◆ **Your task**: Please repeat, exactly and with nothing added, the lines running from the line that contains "attach(piece, body)" to the line that contains "stitch_lift = 0.02 * MM", both lines included.

◆ **Recorded information**:
— begin —

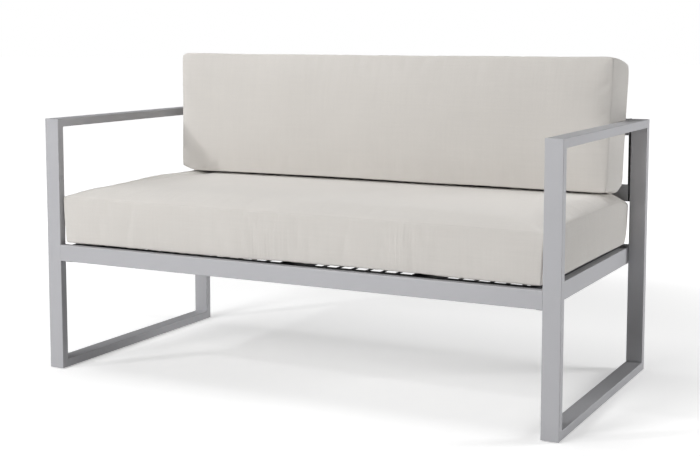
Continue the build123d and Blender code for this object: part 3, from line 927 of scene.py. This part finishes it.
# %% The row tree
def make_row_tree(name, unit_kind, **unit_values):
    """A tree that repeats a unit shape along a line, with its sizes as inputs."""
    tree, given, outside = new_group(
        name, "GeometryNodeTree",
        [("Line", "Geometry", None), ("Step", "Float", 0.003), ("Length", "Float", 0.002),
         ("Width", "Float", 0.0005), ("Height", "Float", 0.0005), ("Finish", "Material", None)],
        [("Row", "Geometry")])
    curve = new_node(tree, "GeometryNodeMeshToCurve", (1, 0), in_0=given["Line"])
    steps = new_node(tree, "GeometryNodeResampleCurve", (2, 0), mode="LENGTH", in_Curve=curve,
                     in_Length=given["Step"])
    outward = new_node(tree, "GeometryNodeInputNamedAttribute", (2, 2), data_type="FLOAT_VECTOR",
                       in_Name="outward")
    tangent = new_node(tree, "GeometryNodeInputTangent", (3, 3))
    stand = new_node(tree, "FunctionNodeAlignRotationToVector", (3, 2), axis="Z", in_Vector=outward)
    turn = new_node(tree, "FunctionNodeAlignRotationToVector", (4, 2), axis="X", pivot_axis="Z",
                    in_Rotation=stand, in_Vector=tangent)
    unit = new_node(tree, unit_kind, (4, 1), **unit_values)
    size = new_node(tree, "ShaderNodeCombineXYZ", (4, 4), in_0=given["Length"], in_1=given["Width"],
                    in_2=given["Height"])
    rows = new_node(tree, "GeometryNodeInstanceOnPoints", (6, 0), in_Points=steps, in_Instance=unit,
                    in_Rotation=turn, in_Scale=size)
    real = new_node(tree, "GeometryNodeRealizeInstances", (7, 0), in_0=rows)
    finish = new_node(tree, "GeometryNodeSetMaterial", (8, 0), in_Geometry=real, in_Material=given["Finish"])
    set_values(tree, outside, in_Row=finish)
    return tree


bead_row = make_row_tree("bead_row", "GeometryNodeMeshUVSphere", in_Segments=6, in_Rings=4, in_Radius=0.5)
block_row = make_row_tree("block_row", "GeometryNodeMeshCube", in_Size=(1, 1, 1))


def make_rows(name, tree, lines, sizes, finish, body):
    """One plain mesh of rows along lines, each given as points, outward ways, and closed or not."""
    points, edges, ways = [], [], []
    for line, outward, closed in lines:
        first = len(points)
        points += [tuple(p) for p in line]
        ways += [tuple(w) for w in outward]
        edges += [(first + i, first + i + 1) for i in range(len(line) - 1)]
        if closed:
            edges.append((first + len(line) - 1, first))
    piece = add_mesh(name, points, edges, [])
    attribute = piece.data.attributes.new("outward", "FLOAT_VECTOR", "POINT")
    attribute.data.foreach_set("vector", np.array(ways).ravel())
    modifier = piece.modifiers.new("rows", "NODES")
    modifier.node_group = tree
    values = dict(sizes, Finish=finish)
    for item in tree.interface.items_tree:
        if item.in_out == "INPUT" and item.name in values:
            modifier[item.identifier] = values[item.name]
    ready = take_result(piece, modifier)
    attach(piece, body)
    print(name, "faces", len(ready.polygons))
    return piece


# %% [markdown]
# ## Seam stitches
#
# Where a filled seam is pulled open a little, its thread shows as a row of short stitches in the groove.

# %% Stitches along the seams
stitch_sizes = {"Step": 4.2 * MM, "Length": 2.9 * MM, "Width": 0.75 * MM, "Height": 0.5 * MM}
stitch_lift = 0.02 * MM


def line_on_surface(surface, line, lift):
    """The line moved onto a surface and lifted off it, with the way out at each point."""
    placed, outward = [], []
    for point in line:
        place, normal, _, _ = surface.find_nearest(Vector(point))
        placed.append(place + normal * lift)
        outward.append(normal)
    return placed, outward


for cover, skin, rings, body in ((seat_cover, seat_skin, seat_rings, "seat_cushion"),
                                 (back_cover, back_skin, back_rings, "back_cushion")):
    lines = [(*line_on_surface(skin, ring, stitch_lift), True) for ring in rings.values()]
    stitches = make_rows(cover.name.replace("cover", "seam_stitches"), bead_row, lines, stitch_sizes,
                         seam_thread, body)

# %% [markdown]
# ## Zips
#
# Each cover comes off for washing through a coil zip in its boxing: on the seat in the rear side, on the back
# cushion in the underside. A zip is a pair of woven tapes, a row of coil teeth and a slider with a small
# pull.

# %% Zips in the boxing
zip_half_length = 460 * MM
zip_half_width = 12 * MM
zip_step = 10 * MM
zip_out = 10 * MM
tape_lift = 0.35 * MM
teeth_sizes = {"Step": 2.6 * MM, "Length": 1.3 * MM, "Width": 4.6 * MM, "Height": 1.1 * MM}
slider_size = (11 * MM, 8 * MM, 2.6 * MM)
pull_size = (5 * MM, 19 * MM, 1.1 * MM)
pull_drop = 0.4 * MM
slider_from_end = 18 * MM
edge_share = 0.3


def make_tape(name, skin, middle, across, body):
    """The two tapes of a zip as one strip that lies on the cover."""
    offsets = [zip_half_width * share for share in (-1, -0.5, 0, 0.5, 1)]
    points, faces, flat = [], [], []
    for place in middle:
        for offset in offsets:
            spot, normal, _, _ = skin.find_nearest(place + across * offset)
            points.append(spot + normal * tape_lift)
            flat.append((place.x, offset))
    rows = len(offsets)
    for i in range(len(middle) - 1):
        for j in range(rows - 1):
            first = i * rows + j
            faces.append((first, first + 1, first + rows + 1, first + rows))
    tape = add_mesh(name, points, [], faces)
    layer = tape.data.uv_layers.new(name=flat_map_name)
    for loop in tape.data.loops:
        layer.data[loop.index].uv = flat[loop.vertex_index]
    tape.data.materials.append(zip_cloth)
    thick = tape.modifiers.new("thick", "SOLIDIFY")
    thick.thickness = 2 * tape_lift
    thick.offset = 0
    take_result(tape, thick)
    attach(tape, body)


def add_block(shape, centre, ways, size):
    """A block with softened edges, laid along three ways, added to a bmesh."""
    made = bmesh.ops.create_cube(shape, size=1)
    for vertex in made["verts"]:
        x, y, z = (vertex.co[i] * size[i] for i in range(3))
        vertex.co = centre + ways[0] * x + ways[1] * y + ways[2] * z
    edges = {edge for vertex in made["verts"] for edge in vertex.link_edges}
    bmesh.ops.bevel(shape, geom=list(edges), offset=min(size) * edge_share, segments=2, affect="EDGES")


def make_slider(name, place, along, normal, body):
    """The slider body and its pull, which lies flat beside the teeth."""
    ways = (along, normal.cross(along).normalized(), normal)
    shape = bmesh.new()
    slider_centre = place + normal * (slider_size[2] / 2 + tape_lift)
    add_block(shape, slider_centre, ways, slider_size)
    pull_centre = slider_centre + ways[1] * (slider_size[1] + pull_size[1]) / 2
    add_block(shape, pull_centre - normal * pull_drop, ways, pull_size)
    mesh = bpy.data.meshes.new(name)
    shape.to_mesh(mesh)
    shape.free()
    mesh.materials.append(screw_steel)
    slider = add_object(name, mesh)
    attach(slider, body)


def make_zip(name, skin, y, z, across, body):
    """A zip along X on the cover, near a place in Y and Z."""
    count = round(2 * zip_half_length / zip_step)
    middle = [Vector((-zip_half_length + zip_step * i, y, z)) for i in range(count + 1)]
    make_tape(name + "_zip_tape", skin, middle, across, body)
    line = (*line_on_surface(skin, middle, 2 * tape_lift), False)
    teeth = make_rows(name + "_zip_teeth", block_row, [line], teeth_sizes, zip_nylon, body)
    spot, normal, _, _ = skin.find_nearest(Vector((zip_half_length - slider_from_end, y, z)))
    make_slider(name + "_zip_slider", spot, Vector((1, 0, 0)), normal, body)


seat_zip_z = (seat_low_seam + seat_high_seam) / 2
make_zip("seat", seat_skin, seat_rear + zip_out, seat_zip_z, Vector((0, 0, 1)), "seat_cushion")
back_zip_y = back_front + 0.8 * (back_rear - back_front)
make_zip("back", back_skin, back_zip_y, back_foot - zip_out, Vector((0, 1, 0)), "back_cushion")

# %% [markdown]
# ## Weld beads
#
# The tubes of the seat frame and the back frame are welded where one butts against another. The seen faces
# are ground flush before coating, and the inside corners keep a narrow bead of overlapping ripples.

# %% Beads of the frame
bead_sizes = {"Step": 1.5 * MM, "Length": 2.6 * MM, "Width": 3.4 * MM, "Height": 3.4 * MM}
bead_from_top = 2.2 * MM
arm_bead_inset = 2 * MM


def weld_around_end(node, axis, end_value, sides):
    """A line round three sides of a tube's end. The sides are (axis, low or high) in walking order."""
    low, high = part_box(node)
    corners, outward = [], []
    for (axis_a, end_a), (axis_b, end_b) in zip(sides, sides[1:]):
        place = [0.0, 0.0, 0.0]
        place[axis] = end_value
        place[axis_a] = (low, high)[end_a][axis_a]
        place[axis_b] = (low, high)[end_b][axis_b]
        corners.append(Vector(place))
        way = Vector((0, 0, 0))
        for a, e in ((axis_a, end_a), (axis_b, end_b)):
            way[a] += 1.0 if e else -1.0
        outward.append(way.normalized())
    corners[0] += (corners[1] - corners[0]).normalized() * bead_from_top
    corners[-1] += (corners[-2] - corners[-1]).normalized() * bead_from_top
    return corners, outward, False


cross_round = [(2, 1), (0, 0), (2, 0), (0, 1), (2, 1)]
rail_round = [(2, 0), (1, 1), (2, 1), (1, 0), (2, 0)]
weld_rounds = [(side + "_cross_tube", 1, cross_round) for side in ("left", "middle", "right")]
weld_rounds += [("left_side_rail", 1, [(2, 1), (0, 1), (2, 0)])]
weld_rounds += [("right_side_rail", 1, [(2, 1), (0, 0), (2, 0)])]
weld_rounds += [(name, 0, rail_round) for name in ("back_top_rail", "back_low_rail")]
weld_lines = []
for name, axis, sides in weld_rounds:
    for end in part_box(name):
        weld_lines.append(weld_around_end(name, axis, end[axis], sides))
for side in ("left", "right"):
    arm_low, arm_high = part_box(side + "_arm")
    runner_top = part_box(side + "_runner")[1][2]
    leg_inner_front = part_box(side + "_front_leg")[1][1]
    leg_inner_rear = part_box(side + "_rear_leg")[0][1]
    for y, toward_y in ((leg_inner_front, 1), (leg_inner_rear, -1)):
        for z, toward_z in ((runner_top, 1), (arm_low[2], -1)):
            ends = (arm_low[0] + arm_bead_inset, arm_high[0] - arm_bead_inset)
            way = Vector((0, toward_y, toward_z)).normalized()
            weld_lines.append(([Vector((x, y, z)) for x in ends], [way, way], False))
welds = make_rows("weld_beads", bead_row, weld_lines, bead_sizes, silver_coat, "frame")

— end —

◆ **Result for this task**:
    attach(piece, body)
    print(name, "faces", len(ready.polygons))
    return piece


# %% [markdown]
# ## Seam stitches
#
# Where a filled seam is pulled open a little, its thread shows as a row of short stitches in the groove.

# %% Stitches along the seams
stitch_sizes = {"Step": 4.2 * MM, "Length": 2.9 * MM, "Width": 0.75 * MM, "Height": 0.5 * MM}
stitch_lift = 0.02 * MM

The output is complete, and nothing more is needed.